For McDaniels, however, size is irrelevant to a certain degree: it is about talent, and about getting this talent in the best possible situation to be successful. “I think the biggest thing that we try to do with our team and our offense in particular, as I’m talking about it, is just take guys that have a skill and a talent about it and don’t try to fit them to what we have done in the past,” said the 43-year-old.

“You have to have enough versatility and flexibility in your system that you can maybe feature the X-receiver, or the Z-receiver, or the tight end, or two tight ends, or the halfback. Whatever style you want to be, it should reflect the talents of your team,” he continued. Given the Patriots’ current personnel — especially without core players from years past like Rob Gronkowski and Chris Hogan — the flexibility McDaniels talked about will be on full display again in 2019.

Joe Judge, who saw coaching the wide receivers added this offseason to his already existing responsibilities of coordinating the special teams units, feels confident in McDaniels’ abilities to adapt his scheme to a point where the new, taller receivers will be as successful as the smaller ones from the past. “I think Josh will identify the strengths of our offense and he’ll look to go ahead and build it around what we can do well,” said Judge.

When it comes to the receiving corps’ size in particular, Judge does not see it as anything special. “We’re going to try to use everyone the best we can,” he said. “I don’t think by bringing in a bigger receiver or having maybe a traditional mid-size slot receiver, that doesn’t truly affect exactly what you do. It all ties into the player’s knowledge and ability to execute the offense. We’re looking for smart, tough, dependable players and if you fit that category, five-nine or six-three isn’t the biggest factor.”

“Years ago we haven’t been a big 12-personnel team with two tight ends, and all of a sudden we did that. Back in ‘07 we went to 11-personnel and spread the field; years later, we were more of a tempo team,” added McDaniels when speaking about the schematic flexibility the Patriots offense displayed in the past, and might do again this season considering the available personnel. “I think it kind of moves and it really reflects your team.”

Last year is a good example of that. The Patriots had a deep and versatile group of running backs, but lacked in other areas especially early in the season. As a result, receiving back James White saw his workload increase while Tom Brady developed a rapport with his other weapons. Once Julian Edelman returned off a four-game suspension and Josh Gordon was added to the mix, the Patriots’ aerial attack shifted its focus again. In the meantime, the ground attack led by rookie Sony Michel picked up its pace.

“You gotta look at who you have and what they do well, and then you gotta look at who are we playing and what are the best advantages we can gain this week,” said McDaniels about adapting the system. “You try to, as many times as you can in the game, gain an advantage.

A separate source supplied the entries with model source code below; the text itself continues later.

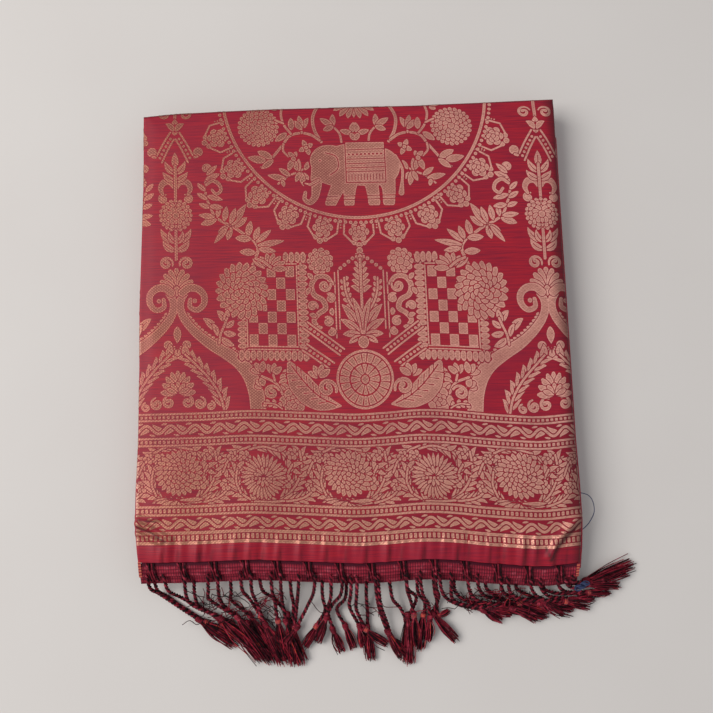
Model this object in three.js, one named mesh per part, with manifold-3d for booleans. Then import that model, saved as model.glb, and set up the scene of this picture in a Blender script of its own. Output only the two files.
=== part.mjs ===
// A saree folded into a flat block and laid on a surface, its brocade end on top and its fringe towards -Y.
// Millimetres, +Z up. The cloth is laid out about a point near the middle of the block, and the finished group
// is then moved so that the origin is at the bottom centre of the whole, fringe included.
import * as THREE from "three";
import { mergeVertices } from "three/addons/utils/BufferGeometryUtils.js";
import Module from "manifold-3d";

const wasm = await Module();
wasm.setup();

// Driving sizes
const FOLDED_WIDTH = 286; // a quarter of the 1145 mm loom width
const TOP_Z = 22.8; // outer face of the top layer above the surface
const CLOTH = 1.2; // wall that stands for a doubled, starched layer
const SEAM = 0.3; // clearance between neighbouring pieces
const LAYER_STEP = CLOTH + SEAM + 0.4; // from the top layer down to the one below it
const ROLL = 1.8; // outer radius of the side folds
const FAR_ROLL = 2.6; // outer radius of the far fold
const BUNDLE = 3.88; // thickness of one folded bundle in the stack
const FIELD_END = -57.4; // where the field meets the cross border
const BORDER_END = -143.6; // where the cross border meets the plain end
const HEM = -154.6; // where the plain end meets the heading
const HEADING = 9; // depth of the heading band
const UNDER_LAP = 4.2; // how far the layer below runs past the hem before its own heading starts
const LOWER_SHOW = 5.2; // how far the lower heading shows past the upper one
const CORD = 2.3; // thickness of a twisted cord
const UPPER_REST = 5.7; // middle of an upper cord, lying across the lower ones
const LOWER_REST = 2.45;

// How the side edges run from the hem to the far fold, seen from above: how far each stands out.
const SIDE_ROWS = [
  { y: -170, left: 0.2, right: 0.4 },
  { y: -152, left: 0.3, right: 0.8 },
  { y: -128, left: 2.4, right: 2.4 },
  { y: -105, left: 2.2, right: 2.0 },
  { y: -75, left: 1.0, right: 1.0 },
  { y: -25, left: 0.8, right: 0.5 },
  { y: 15, left: 1.3, right: 0.0 },
  { y: 55, left: 0.5, right: -0.5 },
  { y: 105, left: -0.4, right: -1.0 },
  { y: 157, left: 0.2, right: -1.2 },
];
// The far fold, from the left corner to the right one.
const FAR_ROWS = [
  { x: -144, y: 151.4 },
  { x: -120, y: 153.4 },
  { x: -60, y: 155.0 },
  { x: 50, y: 155.3 },
  { x: 144, y: 157.4 },
];
// How the fringe lies, by the place of a cord's root along the heading: the knee where it meets the surface and
// turns, and the tip of its tuft. Both are as seen from above in the plane of the top layer, and `settle` moves
// them out to where they lie. `tipZ` is the height of the tip's middle.
const FRINGE_ROWS = [
  { root: -140, kneeX: -115, kneeY: -182, tipX: -79, tipY: -205, tipZ: 2.8 },
  { root: -126, kneeX: -102, kneeY: -180, tipX: -67, tipY: -213, tipZ: 3.4 },
  { root: -98, kneeX: -81, kneeY: -182, tipX: -53, tipY: -217, tipZ: 3.4 },
  { root: -70, kneeX: -60, kneeY: -186, tipX: -41, tipY: -218, tipZ: 3.0 },
  { root: -46, kneeX: -42, kneeY: -187, tipX: -30, tipY: -210, tipZ: 2.8 },
  { root: -26, kneeX: -25, kneeY: -187, tipX: -14, tipY: -211, tipZ: 2.8 },
  { root: 4, kneeX: 5, kneeY: -187, tipX: 7, tipY: -216, tipZ: 2.8 },
  { root: 22, kneeX: 27, kneeY: -187, tipX: 31, tipY: -219, tipZ: 2.8 },
  { root: 36, kneeX: 40, kneeY: -185, tipX: 46, tipY: -206, tipZ: 3.4 },
  { root: 46, kneeX: 51, kneeY: -183, tipX: 62, tipY: -202, tipZ: 3.4 },
  { root: 55, kneeX: 65, kneeY: -180.5, tipX: 92, tipY: -192, tipZ: 5.3 },
  { root: 76, kneeX: 88, kneeY: -179.5, tipX: 116, tipY: -192, tipZ: 5.3 },
  { root: 104, kneeX: 117, kneeY: -179, tipX: 146, tipY: -186, tipZ: 5.5 },
  { root: 124, kneeX: 137, kneeY: -176, tipX: 165, tipY: -175, tipZ: 5.5 },
  { root: 140, kneeX: 151, kneeY: -172, tipX: 176, tipY: -157, tipZ: 3.6 },
];
const SEEN_FROM = { x: 6, y: -88, high: 529 }; // the place of the eye over the top layer
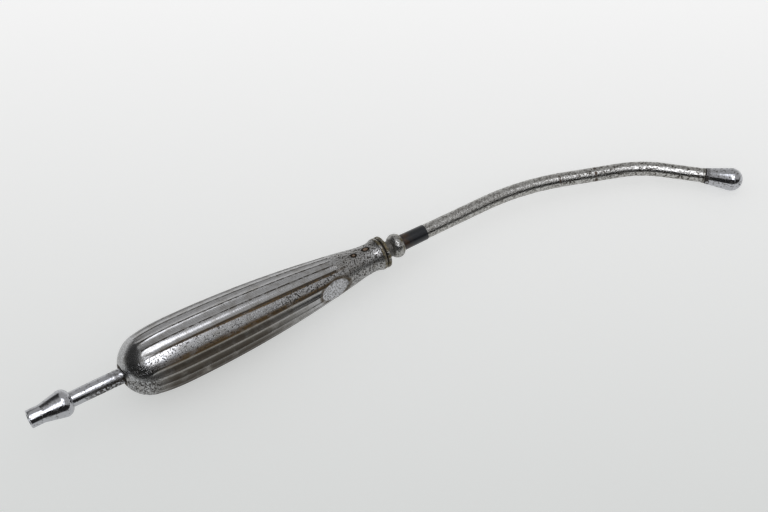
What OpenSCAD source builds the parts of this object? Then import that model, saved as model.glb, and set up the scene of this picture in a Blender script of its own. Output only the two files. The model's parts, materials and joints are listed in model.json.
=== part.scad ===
// Suction tube of an old surgical pattern: a hollow fluted handle with a hose nipple behind it
// and a bent tube with a screw-on ball tip in front of it. It lies at rest on a flat surface at
// z = 0, with +X along the handle towards the tip, and the tube bends towards -Y.
// Every piece is drawn along the handle's own axis, with x = 0 at the back of the dome, and
// at_rest() then lays the whole instrument down. All sizes are in millimetres.

/* [Handle] */
// Length of the two half shells, from the back of the dome to the collar's rim
shell_len = 102.6; // [90:0.1:115]
// Largest diameter of the handle
belly_d = 24.3; // [20:0.1:28]
// Amount by which the radius of the round dome behind falls short of the handle's largest
dome_step = 0.95; // [0.4:0.05:2]
// Radius of the shoulder that runs from the dome to the largest diameter
shoulder_r = 68.6; // [45:0.1:90]
// Outer diameter of the handle's neck, behind the rim
neck_d = 10.8; // [10:0.1:12]
// Length of the hollow curve between the long taper and the neck
neck_sweep = 6; // [4:0.1:9]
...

Sometimes that’s with skill, sometimes that’s with size, sometimes that’s with tempo, sometimes that’s with play style or personnel groupings. You just take as many good football players as you can, put them in our room, try to coach them as best we can.”

“We look for the best available players,” added Judge when speaking about player types and how they impact the offense and dictate its style. “As far as the size, some guys might fit more into the specific role we’re looking for. We’ve never sat and had the tape measure out to make sure a guy fits a certain profile. You can go through the history here, we’ve had guys that have been tall, short, burners with speed, maybe a little speed-deficient at times, too. We’re going to work to use everyone’s skill-set to help our team the best we can.”

How this will look like remains to be seen considering the Patriots’ current skill position depth: while the aforementioned Edelman is still part of the mix and the running back group again one of the NFL’s deepest, the rest of the talent is rather unproven in New England’s system. As a result, the power run game of 2018 might be heavily featured again in 2019. On the other hand, the Patriots might attack teams differently in the passing game as they are trending towards smaller but quicker defenders.

For McDaniels, those determinations will be made over the course of offseason workouts and training camp. “Today and the next so many months are about foundation, evaluation,” he said. “Let them rep, see what happens. Is it good enough? Is it not? Do we need to change something? I don’t think we know the answers what exactly we’re going to look like in September and October yet.”

One thing we do already know, however: the Patriots’ ability to adapt their scheme and be flexible depending on the personnel will once again play a big role in their offensive success.